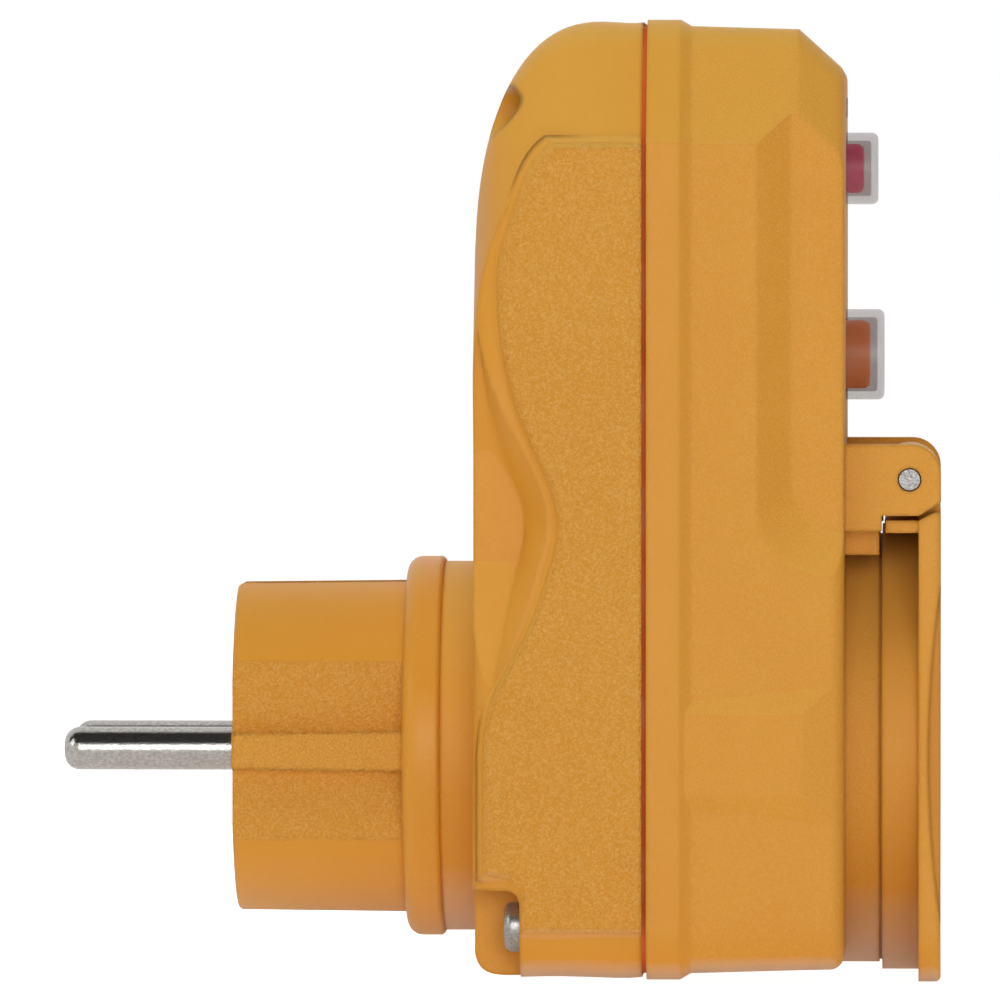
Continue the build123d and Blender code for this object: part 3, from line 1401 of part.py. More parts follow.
with BuildPart() as latch_lever:
    lever_start = COIL_X - LEVER_HALF_DEPTH
    lever_end = COIL_X + LEVER_HALF_DEPTH
    eye_end = COIL_Y + LEVER_EYE + LEVER_ARM
    add(rod(LEVER_HUB, lever_start, lever_end, LEVER_PIVOT_Y, LEVER_PIVOT_Z))
    nose_y = LEVER_PIVOT_Y - LEVER_HUB
    nose_z = LEVER_PIVOT_Z - LEVER_NOSE
    add(slab((lever_start, lever_end), (nose_y, nose_y + LEVER_ARM), (nose_z, LEVER_PIVOT_Z)))
    eye_depth = LEVER_EYE + LEVER_ARM
    tail = (lever_low, LEVER_PIVOT_Z + LEVER_TAIL_HALF)
    add(slab((COIL_X - eye_depth, COIL_X + eye_depth), (LEVER_PIVOT_Y + LEVER_HUB / 2, eye_end), tail))
    add(upright(LEVER_EYE, lever_low - OVERRUN, COIL_START), mode=Mode.SUBTRACT)
    bore = (PIVOT_RADIUS + FIT, lever_start - OVERRUN, lever_end + OVERRUN)
    add(rod(*bore, LEVER_PIVOT_Y, LEVER_PIVOT_Z), mode=Mode.SUBTRACT)

latch_lever.part.label = "latch_lever"
export_step(latch_lever.part, "parts/latch_lever.step")

with BuildPart() as latch_pivot_pin:
    add(rod(PIVOT_RADIUS, BOARD_FRONT, FRAME_START, LEVER_PIVOT_Y, LEVER_PIVOT_Z))

latch_pivot_pin.part.label = "latch_pivot_pin"
export_step(latch_pivot_pin.part, "parts/latch_pivot_pin.step")
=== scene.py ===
import math

import bmesh
import bpy
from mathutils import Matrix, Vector


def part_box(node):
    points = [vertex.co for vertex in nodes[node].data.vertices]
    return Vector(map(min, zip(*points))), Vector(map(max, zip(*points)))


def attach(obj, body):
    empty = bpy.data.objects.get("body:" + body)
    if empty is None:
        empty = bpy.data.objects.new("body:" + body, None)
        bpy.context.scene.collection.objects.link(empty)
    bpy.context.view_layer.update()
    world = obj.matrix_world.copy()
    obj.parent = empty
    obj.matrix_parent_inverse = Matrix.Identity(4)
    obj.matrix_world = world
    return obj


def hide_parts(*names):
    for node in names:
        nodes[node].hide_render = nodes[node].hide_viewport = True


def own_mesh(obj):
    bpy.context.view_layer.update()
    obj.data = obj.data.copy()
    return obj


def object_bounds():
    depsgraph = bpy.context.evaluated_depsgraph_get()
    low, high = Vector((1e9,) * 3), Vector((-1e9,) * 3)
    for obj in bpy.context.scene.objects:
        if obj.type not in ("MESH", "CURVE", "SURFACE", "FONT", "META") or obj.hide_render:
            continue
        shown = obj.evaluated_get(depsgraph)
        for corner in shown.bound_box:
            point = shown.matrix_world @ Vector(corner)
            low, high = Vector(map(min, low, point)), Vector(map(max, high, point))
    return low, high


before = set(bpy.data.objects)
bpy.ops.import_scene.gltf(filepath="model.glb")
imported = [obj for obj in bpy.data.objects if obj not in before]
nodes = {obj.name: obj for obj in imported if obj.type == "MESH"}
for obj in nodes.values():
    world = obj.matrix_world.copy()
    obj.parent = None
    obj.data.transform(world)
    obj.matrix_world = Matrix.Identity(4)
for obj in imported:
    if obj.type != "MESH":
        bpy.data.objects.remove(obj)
cad_low, cad_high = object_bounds()
MM = 0.001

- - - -

__Written task__.
Make an exact copy of every line in the data.

__In response__.
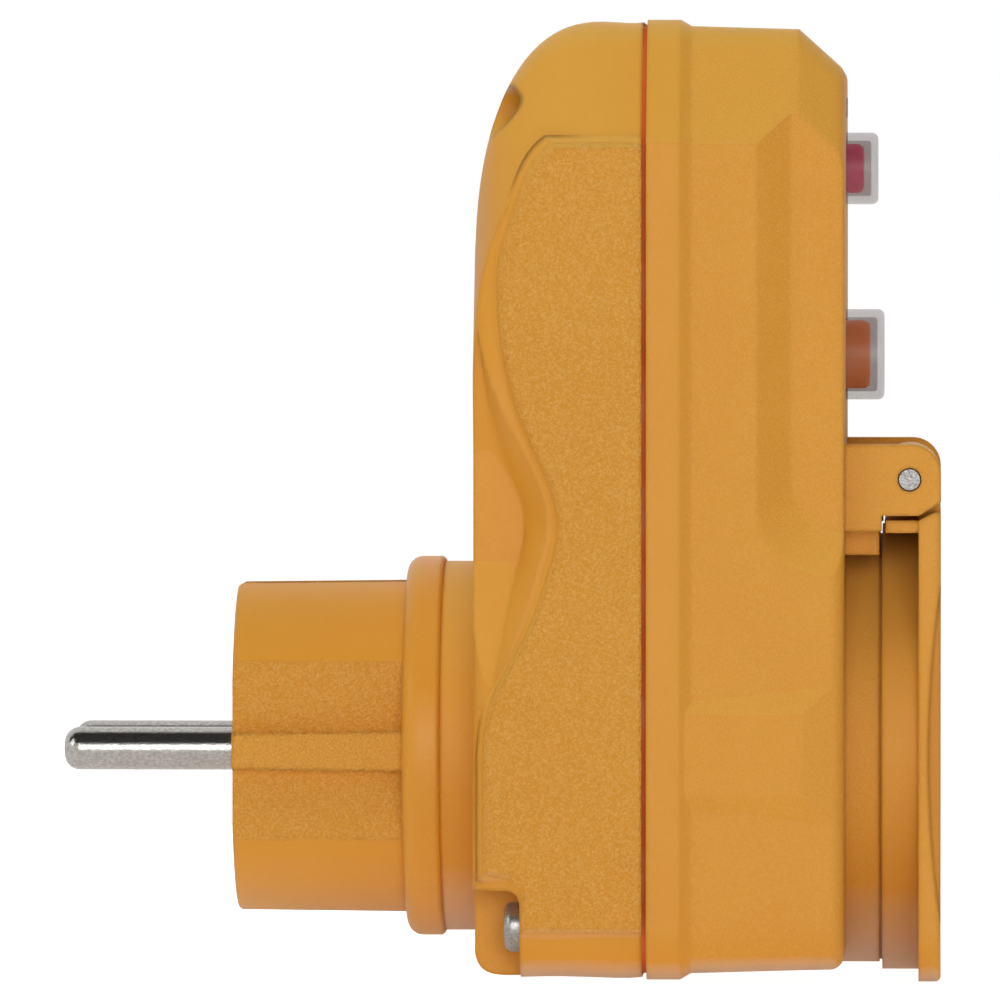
Continue the build123d and Blender code for this object: part 3, from line 1401 of part.py. More parts follow.
with BuildPart() as latch_lever:
    lever_start = COIL_X - LEVER_HALF_DEPTH
    lever_end = COIL_X + LEVER_HALF_DEPTH
    eye_end = COIL_Y + LEVER_EYE + LEVER_ARM
    add(rod(LEVER_HUB, lever_start, lever_end, LEVER_PIVOT_Y, LEVER_PIVOT_Z))
    nose_y = LEVER_PIVOT_Y - LEVER_HUB
    nose_z = LEVER_PIVOT_Z - LEVER_NOSE
    add(slab((lever_start, lever_end), (nose_y, nose_y + LEVER_ARM), (nose_z, LEVER_PIVOT_Z)))
    eye_depth = LEVER_EYE + LEVER_ARM
    tail = (lever_low, LEVER_PIVOT_Z + LEVER_TAIL_HALF)
    add(slab((COIL_X - eye_depth, COIL_X + eye_depth), (LEVER_PIVOT_Y + LEVER_HUB / 2, eye_end), tail))
    add(upright(LEVER_EYE, lever_low - OVERRUN, COIL_START), mode=Mode.SUBTRACT)
    bore = (PIVOT_RADIUS + FIT, lever_start - OVERRUN, lever_end + OVERRUN)
    add(rod(*bore, LEVER_PIVOT_Y, LEVER_PIVOT_Z), mode=Mode.SUBTRACT)

latch_lever.part.label = "latch_lever"
export_step(latch_lever.part, "parts/latch_lever.step")

with BuildPart() as latch_pivot_pin:
    add(rod(PIVOT_RADIUS, BOARD_FRONT, FRAME_START, LEVER_PIVOT_Y, LEVER_PIVOT_Z))

latch_pivot_pin.part.label = "latch_pivot_pin"
export_step(latch_pivot_pin.part, "parts/latch_pivot_pin.step")
=== scene.py ===
import math

import bmesh
import bpy
from mathutils import Matrix, Vector


def part_box(node):
    points = [vertex.co for vertex in nodes[node].data.vertices]
    return Vector(map(min, zip(*points))), Vector(map(max, zip(*points)))


def attach(obj, body):
    empty = bpy.data.objects.get("body:" + body)
    if empty is None:
        empty = bpy.data.objects.new("body:" + body, None)
        bpy.context.scene.collection.objects.link(empty)
    bpy.context.view_layer.update()
    world = obj.matrix_world.copy()
    obj.parent = empty
    obj.matrix_parent_inverse = Matrix.Identity(4)
    obj.matrix_world = world
    return obj


def hide_parts(*names):
    for node in names:
        nodes[node].hide_render = nodes[node].hide_viewport = True


def own_mesh(obj):
    bpy.context.view_layer.update()
    obj.data = obj.data.copy()
    return obj


def object_bounds():
    depsgraph = bpy.context.evaluated_depsgraph_get()
    low, high = Vector((1e9,) * 3), Vector((-1e9,) * 3)
    for obj in bpy.context.scene.objects:
        if obj.type not in ("MESH", "CURVE", "SURFACE", "FONT", "META") or obj.hide_render:
            continue
        shown = obj.evaluated_get(depsgraph)
        for corner in shown.bound_box:
            point = shown.matrix_world @ Vector(corner)
            low, high = Vector(map(min, low, point)), Vector(map(max, high, point))
    return low, high


before = set(bpy.data.objects)
bpy.ops.import_scene.gltf(filepath="model.glb")
imported = [obj for obj in bpy.data.objects if obj not in before]
nodes = {obj.name: obj for obj in imported if obj.type == "MESH"}
for obj in nodes.values():
    world = obj.matrix_world.copy()
    obj.parent = None
    obj.data.transform(world)
    obj.matrix_world = Matrix.Identity(4)
for obj in imported:
    if obj.type != "MESH":
        bpy.data.objects.remove(obj)
cad_low, cad_high = object_bounds()
MM = 0.001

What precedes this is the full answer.